John R. Mulvane, president of the Bank of Topeka, is one of the best known business men of Kansas. Uniting, with great natural capacity, the qualities of energy, honesty and daring, he has carried a great number of undertakings to marked success. Today he is rated as one of the rich men of the West, and every dollar of his fortune has been made by his own unaided efforts. He was born in Newcomerstown, Tuscarawas county, Ohio, July 6, 1835. He once told his biographer that his education was secured sitting on a slab seat in a pioneer country schoolhouse. At an early age he went into his father's tannery to learn the trade, and while still a boy gained such a knowledge of general merchandising that at the age of twenty he was able to take practical charge of his father's country store.

The Mulvane family originally came from the Mcllvanes of Scotland. The first American representative came to North Carolina before the Revolutionary war. About 1803 John Mulvane, the paternal grandfather of John R., located in Tuscarawas county, Ohio, where he was one of the five original taxpayers of the county. He married Mary McCune, daughter of James McCune, who served as an ensign in the United States navy during the war of 1812 and received as a reward from the government a tract of land in Tuscarawas county, Ohio, upon which he settled. John Mulvane was a soldier in the war of 1812. His son, David, the father of John R. Mulvane, married Mary Ross, the daughter of William Ross, an Irishman of County Cork, who came to Ohio in 1805 as a missionary to the Delaware Indians. The wife of William Ross was Jane Whittaker, an Englishwoman. One of her brothers was the owner of the great cotton mills near Philadelphia, and another was an iron founder who made cannon for the Federal government during the Civil war. David Mulvane was first a farmer boy and then a laborer on the Ohio canal. By perseverance and industry he steadily improved his condition and became the leading merchant and manufacturer in Newcomerstown.
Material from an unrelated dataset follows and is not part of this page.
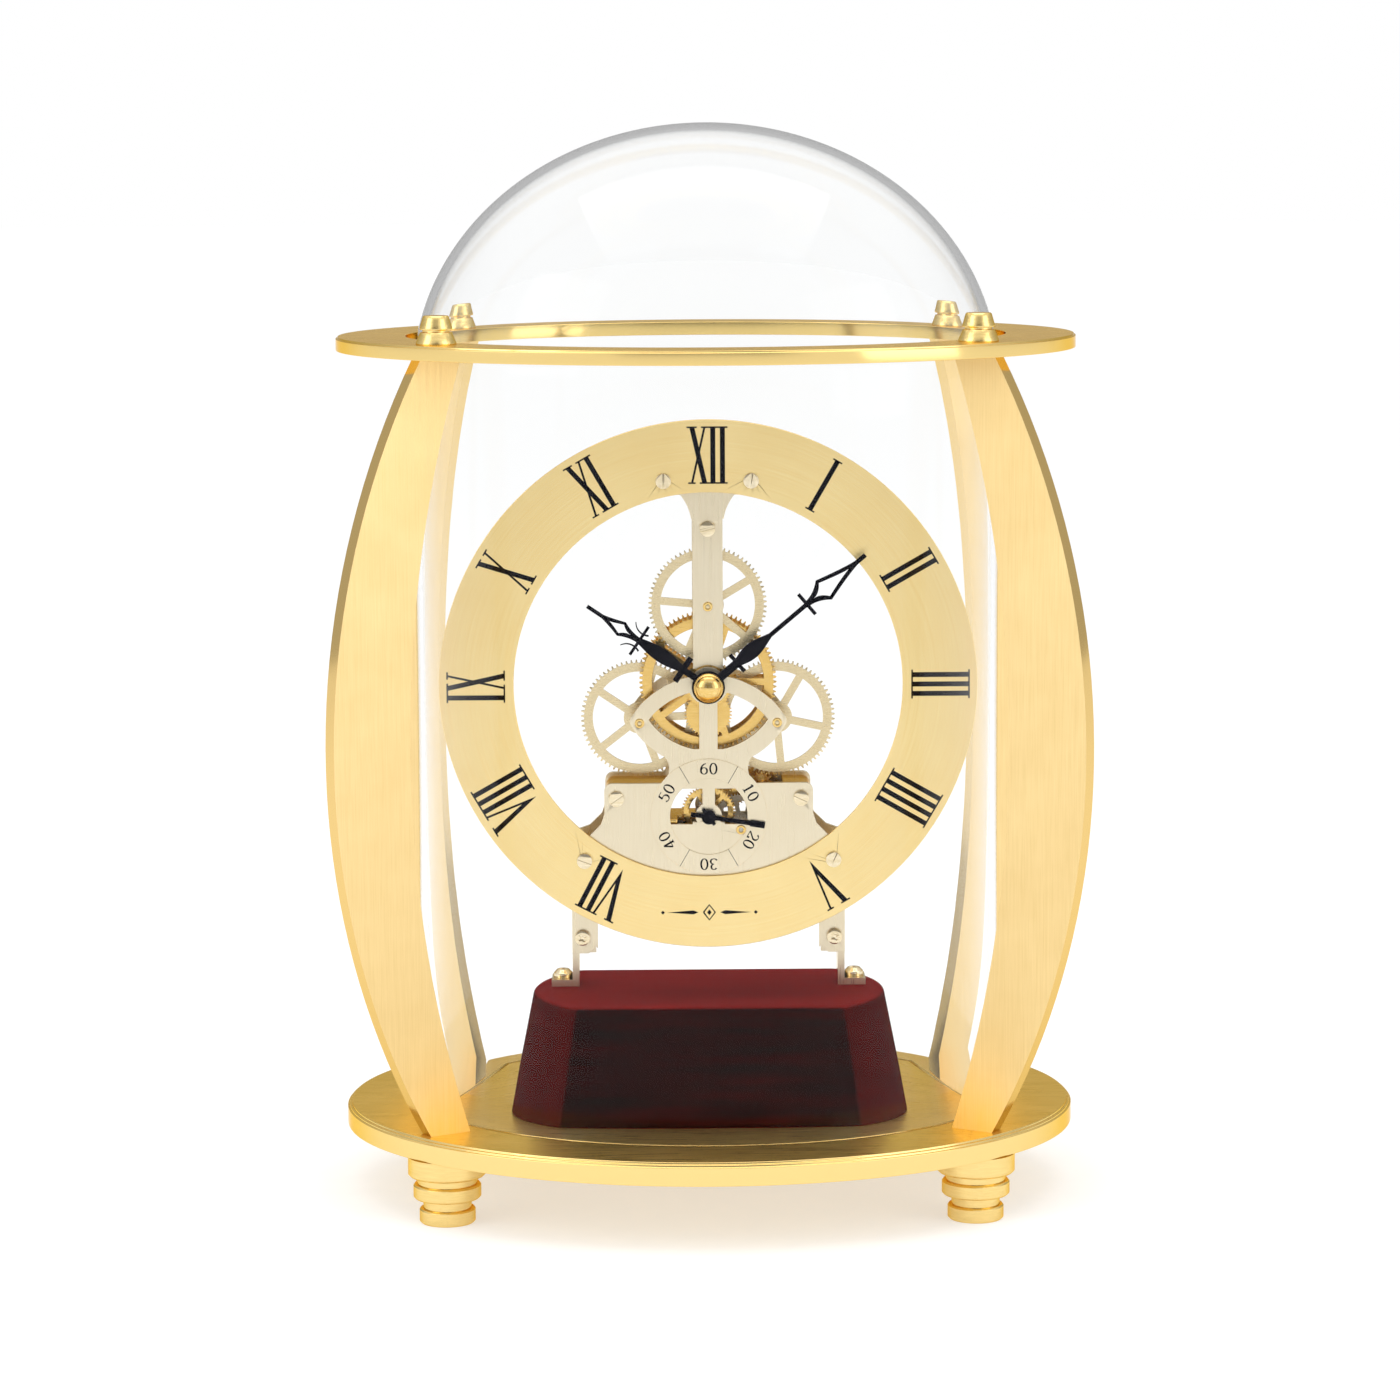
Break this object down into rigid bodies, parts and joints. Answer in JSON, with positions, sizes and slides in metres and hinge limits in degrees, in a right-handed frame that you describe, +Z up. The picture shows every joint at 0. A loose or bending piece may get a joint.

In 1865 John R. Mulvane left his father and engaged in merchandising at Princeton, Ill., with his brother, Jacob Mulvane. His health soon failed and after some time spent in a sanitarium he came to Kansas, arriving in Topeka in August, 1868. He had some means and at first dealt in land and cattle. In January, 1870, he became cashier of the Topeka Bank and Savings Institution, and thus commenced the career that has made him one of the best known financiers in the West. In July, 1878, this bank was reorganized as the Bank of Topeka, Mr. Mulvane becoming the president, which place he has held ever since. However, he has not confined his entire time and energy to banking, but has engaged in other enterprises of various kinds and great proportions. With his brother, Joab, he was one of the powers that completed and made a success of the Topeka Water Company and was a potent factor in the reorganization of the Topeka Street Railway Company. In both enterprises he made money. The following year (1879), with his brother, Joab, and W. B. Strong, he bought a little telephone exchange that was trying to do business in Topeka. Out of this beginning has grown the great Missouri & Kansas Telephone Company, of which Mr. Mulvane was president and a heavy stockholder. Mr. Mulvane has been largely interested in the salt industry and was one of the large stockholders in the companies operating in Hutchinson; was one of the promoters of the Beatrice Creamery Company of Lincoln, Denver and Topeka, whose output of the famous Meadow Gold butter is larger than that of any other brand in the United States. He is a large stockholder in the Charles Wolff Packing Company of Topeka and is one of the largest owners of irrigated lands in Bent county, Colorado. He is director and vice-president of the Globe Surety Company, and director in the Commerce Trust Company, all of Kansas City, Mo.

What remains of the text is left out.